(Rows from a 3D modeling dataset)
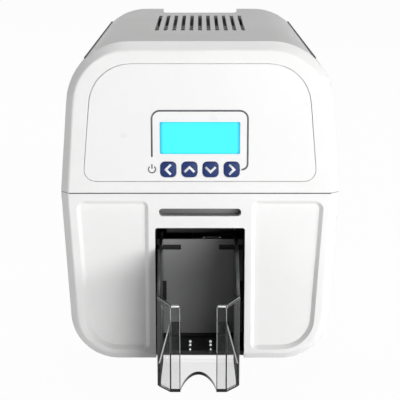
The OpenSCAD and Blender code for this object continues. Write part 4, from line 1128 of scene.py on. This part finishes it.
@dataclass
class StackerTray:
    """Clear tray that catches the printed cards."""

    middle: float = -1.2
    half: float = 31.1
    front: float = -62.0
    low: float = 0.6
    foot: float = 0.62
    high: float = 7.8
    thick: float = 2.6
    back: float = 43.5
    step_y: float = 1.0
    corner_y: float = -49.0
    corner_round: float = 3.4
    post_in: float = 13.5
    post_out: float = 21.1
    post_top: float = 68.5
    rim: float = 71.5
    rear_top: float = 97.5
    knee_y: float = -2.0
    cut: float = 36.0
    window_low: float = 19.0
    window_high: float = 55.5
    pane: float = 1.3
    rail: float = 2.0
    edge: float = 0.65
    pip_x: Flat = (-7.9, 8.5)
    pip_rows: tuple[Flat, ...] = ((21.5, 1.1), (13.5, 1.0), (2.8, 0.65))

    @property
    def inner(self) -> float:
        """Distance from the middle to the side walls' inner faces."""
        return self.half - self.thick

    def build(self) -> None:
        """Builds the tray and its guide pips."""
        form = Form()
        self.floor(form)
        for side in (-1, 1):
            self.wall(form, side)
            self.post(form, side)
            self.corner(form, side)
        bmesh.ops.translate(form.bm, verts=form.bm.verts, vec=(self.middle, 0.0, 0.0))
        form.settle("clear_tray", "tray", TRAY_SHEET, TRAY_WALL, TRAY_EDGE_PAINTED_LIGHT, TRAY_PAINTED_HIGHLIGHT_TIP, TRAY_PAINTED_HIGHLIGHT_LINE,
                    TRAY_FLOOR, TRAY_HAIR, TRAY_OUTER_PAINTED_LIGHT, replaces=["stacker_tray"], angle=25.0)
        self.pips()

    def floor(self, form: Form) -> None:
        """Adds the floor with its arched finger cut, the raised rear floor and the step to it.

        Args:
            form: Mesh that they are added to.
        """
        t, inner = self.thick, self.inner
        arch = [(self.post_in * math.sin(a), self.front + self.cut * max(0.0, math.cos(a)) ** 1.5)
                for a in fan(-90, 90)]
        outline = [(-self.post_out, self.front), *arch, (self.post_out, self.front),
                   (self.half, self.corner_y), (self.half, self.step_y),
                   (-self.half, self.step_y), (-self.half, self.corner_y)]
        rounds = {len(outline) - k: self.corner_round for k in (4, 1)}
        # the floor's cut edges carry the painted reflection, dark at this height
        made = form.sheet(Plane.FLOOR, outline, (self.low, self.low + t), rounds,
                          finish=Clad.FLOOR, rim=Clad.EDGE_PAINTED_LIGHT)
        form.paint_towards(BACK, 0.9, Clad.FLOOR, made)
        raised = rectangle(-inner, self.step_y, inner, self.back)
        form.sheet(Plane.FLOOR, raised, (self.high, self.high + t))
        riser = rectangle(-inner, self.low + t, inner, self.high)
        start = self.step_y - 0.6
        form.sheet(Plane.FACE, riser, (start, start + t), soft=0.3, finish=Clad.FLOOR)

    def wall(self, form: Form, side: int) -> None:
        """Adds one side wall, cut to the slanted rim, and the rib at its front.

        Args:
            form: Mesh that they are added to.
            side: -1 for the left, 1 for the right.
        """
        step, inner = self.step_y + self.thick, self.inner
        outline = [(self.corner_y, self.foot), (step, self.foot), (step, self.high),
                   (self.back, self.high), (self.back, self.rear_top),
                   (self.knee_y, self.rear_top), (self.corner_y, self.rim)]
        reach = sorted((side * self.half, side * inner))
        form.sheet(Plane.SIDE, outline, tuple(reach), {4: 2.0, 5: 12.0, 6: 1.5}, 4, 0.3,
                   Clad.WALL, Clad.HAIR, Clad.HAIR)
        rib = [(inner + 0.2, self.low + 2.0), (inner + 0.2, self.rim - 4.0),
               (inner - 2.0, self.rim - 6.0), (inner - 2.0, 20.0), (inner - 0.6, 9.0)]
        form.sheet(Plane.FACE, [(side * x, z) for x, z in rib],
                   (self.corner_y + 0.1, self.corner_y + 2.2), soft=0.25, finish=Clad.HAIR)

    def post(self, form: Form, side: int) -> None:
        """Adds one front post with its cut edges, which carry a painted reflection, and its top,
        painted white as a highlight.

        Args:
            form: Mesh that it is added to.
            side: -1 for the left, 1 for the right.
        """
        front, back, top = self.front, self.front + self.thick, self.post_top
        low, high = sorted((side * self.post_in, side * self.post_out))
        form.sheet(Plane.FACE, rectangle(low, self.foot, high, top), (front + 0.05, back),
                   {2: 0.8, 3: 0.8}, 3, 0.2, Clad.SHEET, Clad.HAIR, Clad.HAIR)
        # painted reflection on the post's cut edges, and a painted highlight on its top bar
        for start, end in ((low, low + self.edge), (high - self.edge, high)):
            outer = abs(start + end) > self.post_in + self.post_out
            form.block((start, front, self.low), (end, back, top - 1.4), 0.2,
                       finish=Clad.OUTER_PAINTED_LIGHT if outer else Clad.EDGE_PAINTED_LIGHT)
        form.block((low + 0.7, front, top - 1.35), (high - 0.7, back, top + 0.02), 0.4,
                   finish=Clad.TIP)

    def corner(self, form: Form, side: int) -> None:
        """Adds the slanted panel and the rail between a front post and a side wall, with painted
        highlights on the window's cut and the rail's rounding.

        Args:
            form: Mesh that they are added to.
            side: -1 for the left, 1 for the right.
        """
        run = Vector((self.half - self.post_out, self.corner_y - self.front, 0.0))
        near, length = 0.4, run.length
        far = length - 1.6
        before = set(form.bm.verts)
        panel = [(near, self.foot), (far, self.foot), (far, self.window_low),
                 (near, self.window_high)]
        panes = form.sheet(Plane.FACE, panel, (0.0, self.pane), rim=Clad.EDGE_PAINTED_LIGHT)
        # painted highlight on the upward faces of the window's cut
        form.paint_towards(UP, 0.15, Clad.TIP, panes)
        rail = [(near, self.post_top - self.rail), (length, self.rim - self.rail),
                (length, self.rim), (near, self.post_top)]
        # painted highlight along the rail's rounding
        form.sheet(Plane.FACE, rail, (0.0, self.thick), soft=0.3, finish=Clad.WALL, trim=Clad.LINE_PAINTED_HIGHLIGHT)
        made = list(set(form.bm.verts) - before)
        turn = Matrix.Rotation(math.atan2(run.y, run.x), 3, "Z")
        bmesh.ops.rotate(form.bm, verts=made, cent=(0, 0, 0), matrix=turn)
        bmesh.ops.translate(form.bm, verts=made, vec=(self.post_out, self.front, 0.0))
        if side < 0:
            bmesh.ops.scale(form.bm, verts=made, vec=(-1, 1, 1))

    def pips(self) -> None:
        """Adds the pips that the cards slide on, with a painted glint that glows white."""
        form = Form()
        for x in self.pip_x:
            for y, r in self.pip_rows:
                dome = [(0, 1.5), (r * 0.5, 1.35), (r * 0.87, 0.8), (r, -0.1), (0, -0.2)]
                form.revolve(dome, (x, y, self.high + self.thick), UP, 16)
        form.settle("guide_pips", "tray", PIP_PAINTED_GLINT)


@dataclass
class Mechanism:
    """Card path, ribbon, print head, boards and the cooling fan."""

    pitch: float = 56.0
    pick_y: float = 292.0
    roller_z: float = 97.0
    shaft_x: float = 43.5
    contacts: int = 8
    contact_pitch: float = 1.02
    pin_x: float = 8.5
    plate_x: float = 48.5
    plate_y: tuple[float, ...] = (70.0, 150.0, 230.0)
    board_x: float = 32.0
    spring_x: float = 20.0

    def build(self) -> None:
        """Dresses the nodes of the mechanism and adds its small pieces."""
        dress(STEEL, "chassis_left", "chassis_right", "head_bracket")
        dress(BLACK, "card_bed", "power_inlet", "power_rocker", "fan_frame", "fan_rotor")
        dress(BRIGHT, "usb_socket", "network_socket")
        dress(MAGNET, "feed_motor")
        dress(BRASS, "feed_pinion")
        dress(CLEANER, "cleaning_roller")
        dress(SPOOL, "supply_spool", "takeup_spool")
        dress(HEAD, "print_head")
        dress(ALUMINIUM, "heat_sink")
        dress(ROLLER_RUBBER, "exit_pinch", *(f"{name}_roller" for name in ROLLERS))
        dress(RESIN, *(f"{name}_gear" for name in ROLLERS),
              *(f"idler_{name}" for name in ("one", "two", "three", "four")))
        dress(Board("main_laminate", top=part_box("main_board")[0].z + 0.0077), "main_board")
        for node in ("supply_film", "takeup_film"):
            dress(self.film(node), node)
        self.shaft_ends()
        self.sockets()
        self.plate_screws()
        self.head_springs()

    def film(self, node: str) -> Film:
        """The finish of a roll of film, with its rings round the roll's middle."""
        low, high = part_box(node)
        return Film(f"{node}_wound", *((low + high) / 2).yz)

    def shaft_ends(self) -> None:
        """Adds bright shaft ends with their retaining rings outside the right side plate."""
        end = [(0, 2.5), (2.2, 2.5), (3.04, 1.9), (3.04, 1.3), (2.7, 1.2), (2.7, 0.9),
               (4.6, 0.9), (4.6, 0.3), (3.04, 0.3)]
        for k, name in enumerate(ROLLERS):
            y = self.pick_y - self.pitch * (len(ROLLERS) - 1 - k)
            form = Form()
            form.revolve(end, (self.shaft_x, y, self.roller_z), RIGHT, 28)
            form.settle(f"{name}_ring", f"{name}_drive", BRIGHT)

    def sockets(self) -> None:
        """Adds the contacts in the data sockets, and the power pin with its ring."""
        low, high = local(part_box("usb_socket"))
        x, back, z = (low.x + high.x) / 2, high.y, low.z
        form = Form()
        form.block((x - 2.8, back - 8.0, z + 3.6), (x + 2.8, back - 1.2, z + 6.4), 0.3)
        low, high = local(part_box("network_socket"))
        for k in range(self.contacts):
            x = (low.x + high.x) / 2 - 4.1 + k * self.contact_pitch
            form.block((x, back - 13.0, z + 8.6), (x + 0.4, back - 4.0, z + 9.2), 0.1, 1, 1)
        form.settle("socket_contacts", "case", BLACK, BRASS)
        low, high = local(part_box("power_inlet"))
        middle = (low + high) / 2
        place = (middle.x + self.pin_x, high.y, middle.z)
        pin = Form()
        pin.revolve([(0.8, -7.4), (1.0, -7.3), (1.0, -2.4), (0.5, -2.0), (0, -1.95)], place,
                    BACK, 16)
        pin.revolve([(3.35, -1.5), (3.35, 0.12), (4.1, 0.12), (4.3, -0.3)], place, BACK, 28)
        pin.settle("inlet_pin", "case", BRIGHT)

    def plate_screws(self) -> None:
        """Adds the screws that hold the side plates and the board."""
        form = Form()
        for x in both(self.plate_x):
            for y in self.plate_y:
                form.screw((x, y, 10.0), UP, 2.4)
        low, high = local(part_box("main_board"))
        for x in both(self.board_x):
            for y in (low.y + 5.0, high.y - 6.0):
                form.screw((x, y, low.z + 7.6), UP, 2.2)
        form.settle("frame_screws", "case", BRIGHT, BLACK)

    def head_springs(self) -> None:
        """Adds the springs that press the print head down."""
        form = Form()
        low, high = local(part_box("heat_sink"))
        for x in both(self.spring_x):
            form.coil((x, (low.y + high.y) / 2, high.z + 2.2), 3.2, wire=0.45, rise=21.0, turns=7)
        form.settle("head_springs", "cover", BRIGHT)


@dataclass
class Studio:
    """Pale floor, soft lights and the camera."""

    lens: float = 117.15
    sensor: float = 36.0
    away: float = 978.4
    up: float = 369.6
    tilt: float = 76.462
    floor_half: float = 12.0
    floor_white: float = 0.965
    world_light: float = 0.15

    def build(self) -> None:
        """Sets up everything that isn't part of the printer."""
        middle = (0.0, 0.0, 0.13)
        self.camera()
        self.floor()
        self.world()
        self.lamp("key", (1.25, -1.8, 0.2), (0.0, -0.16, 0.12), size=(2.1, 0.45), power=45.0)
        self.lamp("roof", (0.1, 0.9, 2.4), middle, size=(1.6, 1.6), power=31.0)
        self.lamp("side", (-2.4, -0.9, 0.6), middle, size=(1.2, 1.2), power=6.5)
        self.lamp("rear", (-1.7, 2.2, 0.4), (0.0, 0.14, 0.13), size=(1.2, 0.9), power=12.0)
        bpy.context.scene.view_settings.view_transform = "Standard"

    def camera(self) -> None:
        """Adds the camera in front of the face, looking down a little."""
        data = bpy.data.cameras.new("camera")
        data.lens, data.sensor_width = self.lens, self.sensor
        data.dof.use_dof = False
        eye = show("camera", data)
        eye.location = (0.0, FACE_Y - self.away * MM, self.up * MM)
        eye.rotation_euler = (math.radians(self.tilt), 0.0, 0.0)
        bpy.context.scene.camera = eye

    def floor(self) -> None:
        """Adds the floor, white to the camera with a light shadow of the printer."""
        bm = bmesh.new()
        bmesh.ops.create_grid(bm, x_segments=1, y_segments=1, size=self.floor_half)
        mesh = bpy.data.meshes.new("floor")
        bm.to_mesh(mesh)
        bm.free()
        plane = show("floor", mesh)
        s = Shader("floor_paper")
        s.set(Base_Color=s.blend(s.noise(3.0), (0.8, 0.8, 0.8), (0.84, 0.84, 0.84)), Roughness=0.9)
        ray = s.node("ShaderNodeLightPath")
        seen = s.wire(ray, "Is Camera Ray").at_least(s.wire(ray, "Is Glossy Ray"))
        share = seen.at_least(s.wire(ray, "Is Transmission Ray")) * self.floor_white
        paper = s.mix(share, s.wire(s.base), s.glow("Emission", 1.0))
        s.link(s.output.inputs["Surface"], paper)
        mesh.materials.append(s.material)

    def world(self) -> None:
        """Sets a pale surrounding light that looks white to the camera."""
        world = bpy.data.worlds.new("studio")
        bpy.context.scene.world = world
        t = Tree(world)
        seen = t.wire(t.node("ShaderNodeLightPath"), "Is Camera Ray")
        dim, white = (t.glow("Background", strength) for strength in (self.world_light, 1.0))
        t.node("ShaderNodeOutputWorld", None, t.mix(seen, dim, white))

    def lamp(self, name: str, place: Point, target: Point, size: Flat, power: float) -> None:
        """Adds a soft lamp.

        Args:
            name: Name of the lamp.
            place: Its place, in metres.
            target: Point that it looks at.
            size: Width and height of the lamp, in metres.
            power: Power in watts.
        """
        data = bpy.data.lights.new(name, "AREA")
        data.shape, data.energy = "RECTANGLE", power
        data.size, data.size_y = size
        lamp = show(name, data)
        lamp.location = place
        lamp.rotation_euler = (Vector(target) - Vector(place)).to_track_quat("-Z", "Y").to_euler()


def main() -> None:
    """Builds the studio and every sub-assembly in order."""
    logging.basicConfig(level=logging.INFO, format="%(name)s %(message)s")
    for part in (Studio(), Housing(), ControlPanel(), StackerTray(), Mechanism()):
        LOG.info("building %s", type(part).__name__)
        part.build()


if __name__ == "__main__":
    main()
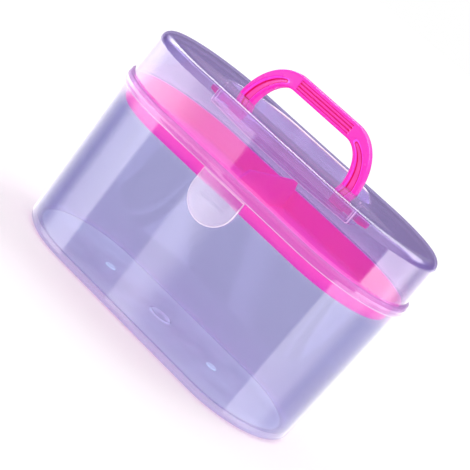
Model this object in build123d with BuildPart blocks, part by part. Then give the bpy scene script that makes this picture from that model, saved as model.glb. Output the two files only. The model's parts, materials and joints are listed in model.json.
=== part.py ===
from build123d import *
from math import asin, cos, degrees, hypot, radians, sin, tan
import os

# A racetrack-shaped plastic sewing box: a clear tub, a clear lid hinged at the back with a latch tab in
# front, a tray inside and a carrying handle that folds back into a well in the lid.
# Millimetres. X runs along the box, the front faces -Y, and Z is up from the surface the box stands on.

# Whole box, measured over the lid's skirt
box_length = 215.0
box_depth = 108.5

# Tub
tub_height = 105.0
tub_wall = 1.5
tub_draft = 1.9
foot_round = 4.6
foot_land = 2.5
foot_recess = 2.8
floor_thickness = 1.6
floor_round = 2.5
rim_round = 0.4

# Ledge inside the tub that carries the tray
ledge_drop = 1.6
ledge_height = 2.2
ledge_overlap = 1.0

# Marks moulded on the tub's floor
gate_ring_radius = 7.5
gate_ring_width = 1.4
floor_mark_radius = 3.6
floor_mark_spacing = 87.4
floor_mark_height = 0.6

# Catch for the latch, on the tub's front
catch_length = 18.0
catch_height = 4.2
catch_depth = 1.0
catch_drop = 6.4
catch_corner_round = 1.0

# Lid
lid_rise = 31.6
lid_wall = 1.5
lid_step = 2.6
lid_round = 5.7
skirt_wall = 1.5
skirt_gap = 0.7
skirt_overlap = 5.9
shoulder_thickness = 1.5
shoulder_round = 2.3
seat_gap = 0.2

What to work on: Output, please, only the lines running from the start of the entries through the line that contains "tray that catches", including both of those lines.

Exercise answer:
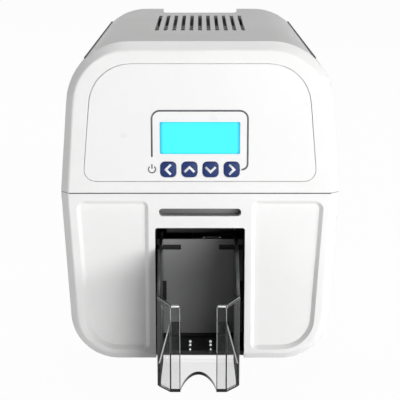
The OpenSCAD and Blender code for this object continues. Write part 4, from line 1128 of scene.py on. This part finishes it.
@dataclass
class StackerTray:
    """Clear tray that catches the printed cards."""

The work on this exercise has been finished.